Two issues. That’s all it took. Uncanny X-Men #141-142 (1981), by Claremont and John Byrne, opened in a 2013 America where Sentinels had exterminated most mutants and imprisoned the rest, and surviving heroes were scratching out an existence in the ruins. Kitty Pryde sent her consciousness back in time to try to stop the assassination of Senator Robert Kelly — the event that set the whole catastrophe in motion.

“Days of Future Past” invented the dystopian alternate future as a superhero genre staple. Every dark timeline story that came after it — in comics, in film, in television — owes something to these two issues.
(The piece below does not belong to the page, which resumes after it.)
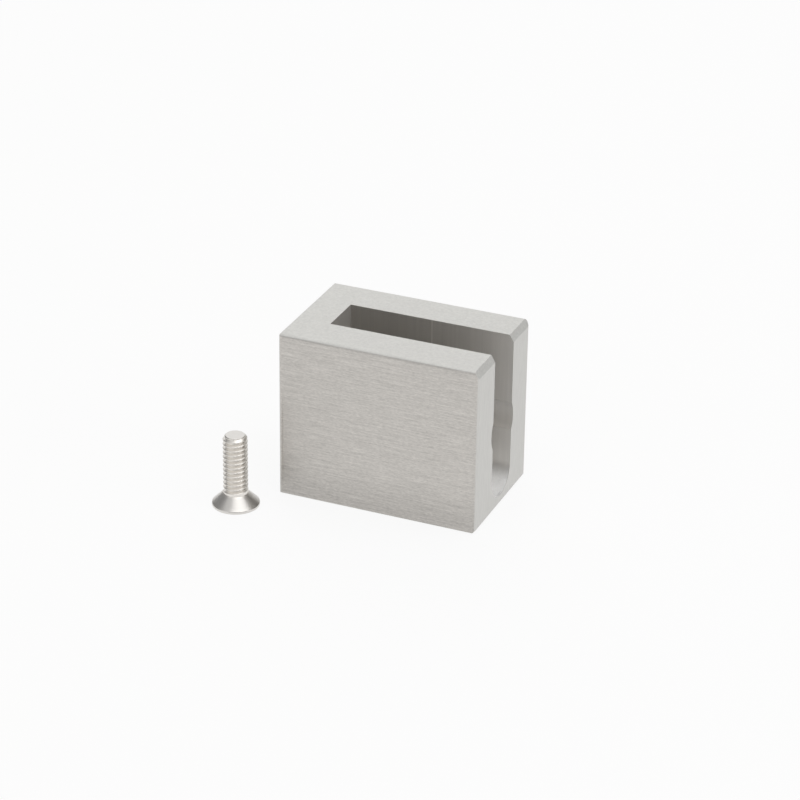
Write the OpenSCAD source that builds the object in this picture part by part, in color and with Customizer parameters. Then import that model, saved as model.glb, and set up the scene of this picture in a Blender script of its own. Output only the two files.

The story was adapted as the backbone of the 2014 film X-Men: Days of Future Past, and the timeline itself never went away in the comics. It still exists. The shadow it casts is enormous.

1. “God Loves, Man Kills” — The One That Explains Everything

If you want to understand why the X-Men matter — not just as a superhero team, but as a cultural idea — this is the story to read. Published in Marvel Graphic Novel #5 (1982) by Claremont and artist Brent Eric Anderson, “God Loves, Man Kills” introduced William Stryker: a televangelist who built a movement around the belief that mutants were servants of Satan, and whose Purifiers murdered mutant children to cleanse the world of what he called evil.

The story works as a direct examination of how charismatic leaders use religion and fear to turn society against a persecuted minority. It forces Magneto — a Holocaust survivor who has every reason to despise humanity — into an uneasy alliance with the X-Men, because even he recognizes that what Stryker is doing looks familiar. It ends when Stryker tries to kill a mutant child on live television and the world finally sees him for what he is.

Over 44 years after its publication, it reads like it was written last week. It was the direct inspiration for the film X2, which reimagined Stryker as a paramilitary scientist rather than a reverend but kept the essential engine of the story intact. No other X-Men story from the decade — or arguably from any decade — captures what the mutants are really a metaphor for with this kind of precision and power.

And with DNX on the horizon, pulling in villains and concepts that trace back through decades of X-Men history, the foundation that Claremont built in the ’80s has never felt more load-bearing. These stories aren’t just classics. They’re still the blueprint.